In 1993, 623 people across several Western States suffered from E. coli poisoning traced to undercooked burgers at Jack-in-the-Box restaurants. More recently, Yum! Brands stumbled into serial mass food poisoning fiascos at its chains. Food quality scandals at Chinese Taco Bell, Pizza Hut and KFC chains forced Yum! to split off the China business, formerly its strongest division.

Similarly, in 2012, Taco Bell customers from around the U.S. were felled by salmonella poisoning in meat and by E. coli in vegetables in 2010 and 2006. Company reassurances were coupled with denial and finger-pointing. In his autobiography, the CEO actually bragged about stonewalling the media.

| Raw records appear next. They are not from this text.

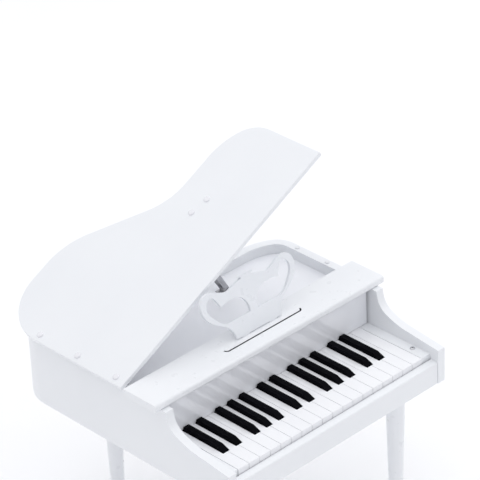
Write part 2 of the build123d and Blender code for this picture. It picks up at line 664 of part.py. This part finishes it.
with BuildPart() as action_rails:
    rail(PIVOT_BACK, BALANCE_TOP, RAIL_END)
    with BuildSketch(Plane.XY.offset(BALANCE_TOP)):
        for side in (-1, 1):
            with Locations((side * (KEYBOARD_HALF + ROD_END_GAP), back(PIVOT_BACK))):
                sideways = Align.MAX if side < 0 else Align.MIN
                Rectangle(RAIL_END - KEYBOARD_HALF - ROD_END_GAP, 14, align=(sideways, Align.CENTER))
    extrude(amount=BRACKET_TOP - BALANCE_TOP)
    with BuildSketch(Plane.YZ.offset(-RAIL_END)):
        with Locations((back(PIVOT_BACK), up(-PIVOT_DOWN))):
            Circle(PIVOT_R)
    extrude(amount=2 * RAIL_END, mode=Mode.SUBTRACT)
    rail(FRONT_RAIL, FRONT_RAIL_TOP, KEYBOARD_HALF)
    rail(BACK_RAIL, BACK_RAIL_TOP, KEYBOARD_HALF)
    with BuildSketch(Plane.XY.offset(BLOCK_BOTTOM)):
        for side in (-1, 1):
            with Locations((side * (PANEL_HALF - POST_W / 2), back(TONE_FRONT))):
                Rectangle(POST_W, TONE_BACK - TONE_FRONT, align=(Align.CENTER, Align.MIN))
    extrude(amount=TONE_BOTTOM - BLOCK_BOTTOM)
save(action_rails.part, "action_rails")

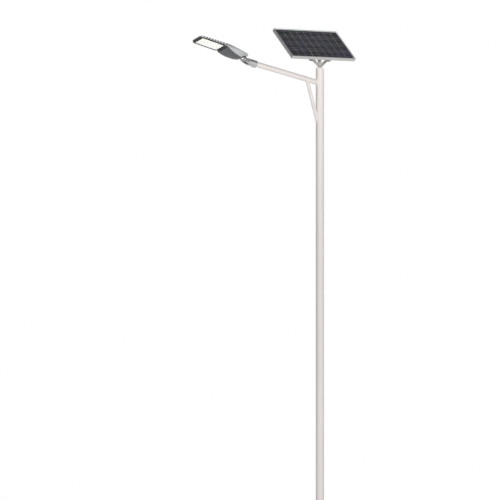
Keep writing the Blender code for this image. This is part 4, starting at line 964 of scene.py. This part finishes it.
def build_welds():
    """Beads at the flange, gussets, arm, stay and socket."""
    for quarter in range(4):
        turn = Matrix.Rotation(quarter * math.pi / 2, 4, "Z")
        for side in (-1, 1):
            line = [turn @ Vector((POLE_R + 0.0012, side * 0.0052, FLANGE_THICK + 0.004 + i * 0.0019))
                    for i in range(60)]
            weld(f"gusset_weld_{quarter}_{(side + 1) // 2}", line, 0.0020, "pole", "pole_paint", PAINT, False)
            foot = [turn @ Vector((POLE_R + 0.004 + i * 0.0019, side * 0.0052, FLANGE_THICK + 0.0008))
                    for i in range(45)]
            weld(f"gusset_foot_weld_{quarter}_{(side + 1) // 2}", foot, 0.0020, "pole", "pole_paint", PAINT,
                 False)
    weld("flange_weld", circle((0, 0, FLANGE_THICK + 0.001), POLE_R + 0.001), 0.0026, "pole", "pole_paint",
         PAINT)
    arm = ARM.to_3x3() @ Vector((1, 0, 0))
    weld("arm_weld", saddle(ARM_ROOT, arm, ARM_R + 0.0004, (0, 0, 0), (0, 0, 1), POLE_R + 0.0005), 0.0026,
         "pole", "pole_paint", PAINT)
    head = ARM_ROOT + Vector((-BRACE_REACH, 0, BRACE_REACH * math.tan(ARM_PITCH)))
    foot = Vector((-POLE_R, 0, BRACE_FOOT))
    slope = (foot - head).normalized()
    above_foot = foot - slope * 0.12
    on_pole = saddle(above_foot, -slope, BRACE_R + 0.0004, (0, 0, 0), (0, 0, 1), POLE_R + 0.0005, 80)
    weld("brace_foot_weld", on_pole, 0.0022, "pole", "pole_paint", PAINT)
    weld("brace_head_weld", saddle(head, slope, BRACE_R + 0.0004, ARM_ROOT, arm, ARM_R + 0.0005, 80), 0.0022,
         "pole", "pole_paint", PAINT)
    weld("socket_weld", circle((0, 0, POLE_TOP + 0.0002), 0.0190), 0.0018, "pole", "galvanised", ZINC)
    weld("pole_top_weld", circle((0, 0, POLE_TOP - 0.0005), 0.0352), 0.0012, "pole", "pole_paint", PAINT)


# ---------------------------------------------------------------- studio

DARK_TOWARDS = (-0.66, 0.75, 0.0)
DARK_SIDE = 0.22
CAMERA_AZIMUTH = math.radians(-30)
CAMERA_DISTANCE = 23.0
CAMERA_SIDE = -0.6435
CAMERA_HEIGHT = 3.3256


def build_camera():
    """A long lens at the photograph's angle."""
    ahead = Vector((-math.sin(CAMERA_AZIMUTH), math.cos(CAMERA_AZIMUTH), 0))
    right = Vector((math.cos(CAMERA_AZIMUTH), math.sin(CAMERA_AZIMUTH), 0))
    data = bpy.data.cameras.new("camera")
    data.sensor_width = 36.0
    data.lens = 180.0
    data.clip_end = 200.0
    item = bpy.data.objects.new("camera", data)
    bpy.context.scene.collection.objects.link(item)
    item.location = -ahead * CAMERA_DISTANCE + right * CAMERA_SIDE + Vector((0, 0, CAMERA_HEIGHT))
    item.rotation_euler = ahead.to_track_quat("-Z", "Y").to_euler()
    bpy.context.scene.camera = item


def build_sun(name, towards, strength, spread):
    """A sun that shines in one direction."""
    data = bpy.data.lights.new(name, "SUN")
    data.energy = strength
    data.angle = math.radians(spread)
    item = bpy.data.objects.new(name, data)
    bpy.context.scene.collection.objects.link(item)
    item.rotation_euler = Vector(towards).to_track_quat("-Z", "Y").to_euler()


def build_studio():
    """Pale floor, a bright horizon under a dark zenith, and two suns."""
    form = bmesh.new()
    bmesh.ops.create_circle(form, cap_ends=True, segments=96, radius=7.0)
    mesh = bpy.data.meshes.new("floor")
    form.to_mesh(mesh)
    form.free()
    floor = bpy.data.objects.new("floor", mesh)
    bpy.context.scene.collection.objects.link(floor)
    mesh.materials.append(coated("floor", (0.86, 0.86, 0.86), (0.84, 0.84, 0.84), (0.7, 0.8), 0.0, 1.0, 60.0,
                                 0.0001, Emission_Color=(1, 1, 1, 1), Emission_Strength=0.30).material)
    world = bpy.data.worlds.new("studio")
    bpy.context.scene.world = world
    world.use_nodes = True
    tree = world.node_tree
    soft = tree.nodes["Background"]
    coords = tree.nodes.new("ShaderNodeTexCoord")
    split = tree.nodes.new("ShaderNodeSeparateXYZ")
    ramp = tree.nodes.new("ShaderNodeValToRGB")
    height = tree.nodes.new("ShaderNodeMapRange")
    height.inputs["From Min"].default_value = -1.0
    tree.links.new(coords.outputs["Generated"], split.inputs[0])
    tree.links.new(split.outputs["Z"], height.inputs["Value"])
    tree.links.new(height.outputs["Result"], ramp.inputs["Fac"])
    ramp.color_ramp.elements[0].color = (0.62, 0.61, 0.60, 1)
    ramp.color_ramp.elements[1].color = (0.045, 0.045, 0.05, 1)
    for where, value in ((0.40, 0.66), (0.5, 0.86), (0.60, 0.50), (0.74, 0.14)):
        ramp.color_ramp.elements.new(where).color = (value, value, value, 1)
    tree.links.new(ramp.outputs["Color"], soft.inputs["Color"])
    facing = tree.nodes.new("ShaderNodeVectorMath")
    facing.operation = "DOT_PRODUCT"
    facing.inputs[1].default_value = DARK_TOWARDS
    shaded = tree.nodes.new("ShaderNodeMapRange")
    for socket, value in (("From Min", 0.35), ("From Max", 0.85), ("To Min", 1.0), ("To Max", DARK_SIDE)):
        shaded.inputs[socket].default_value = value
    tree.links.new(coords.outputs["Generated"], facing.inputs[0])
    tree.links.new(facing.outputs["Value"], shaded.inputs["Value"])
    tree.links.new(shaded.outputs["Result"], soft.inputs["Strength"])
    plain = tree.nodes.new("ShaderNodeBackground")
    plain.inputs["Color"].default_value = (1, 1, 1, 1)
    path = tree.nodes.new("ShaderNodeLightPath")
    both = tree.nodes.new("ShaderNodeMixShader")
    tree.links.new(path.outputs["Is Camera Ray"], both.inputs[0])
    tree.links.new(soft.outputs[0], both.inputs[1])
    tree.links.new(plain.outputs[0], both.inputs[2])
    tree.links.new(both.outputs[0], tree.nodes["World Output"].inputs["Surface"])
    build_sun("key", (0.46, 0.84, -0.30), 1.35, 14)
    build_sun("fill_from_below", (0.36, 0.66, 0.66), 1.75, 30)
    bpy.context.scene.view_settings.view_transform = "Standard"


dress_plain_nodes()
build_panel()
build_panel_lead()
build_housing()
build_cover()
build_light()
build_contents()
build_lamp_lead()
build_welds()
build_camera()
build_studio()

Recall the dismissive but empty pronouncements in New Orleans by Homeland Security’s Michael Chertoff and FEMA’s Michael Brown after Hurricane Katrina in 2005 and the disdainful sneers of BP CEO Tony Hayward in the 2010 aftermath of the massive Gulf Coast oil rig explosion. Then there were the false assurances of safety from top officials of Tokyo Electric Power
Company following the 2011 meltdown of the Fukushima Daiichi nuclear plant.

Remember, as well, when Carnival’s Micky Arison went AWOL, except for merrily cheering on a Miami Heat basketball game from the comfort of his owner’s box, while a fire onboard the Carnival Triumph stranded 4,229 passengers and its crew at sea. It was hours before passengers finally got an explanation for the power loss—and 12 hours passed before they were told of
possible rescue options. The ship’s crew did not communicate, reportedly, because they did not know Carnival’s plans.

J&J’s legendary CEO Jim Burke provided a different model with his mastery of the research, embrace of critics and open pipeline to the media. In his celebrated national recall of tainted Tylenol capsules. Burke told me: “All we said was, ‘Trust us.’ We were cashing in on 100 years of trust that had been built up…. All the previous managements that built this corporation handed us, on a silver platter, the most powerful tool you could possibly have—that institutional trust is real, palpable and bankable. So that every act that every person puts into an organization that builds that trust enhances the long-term value of that business and with every improper payment or every time you put a product out that is inferior, you trade off that trust.”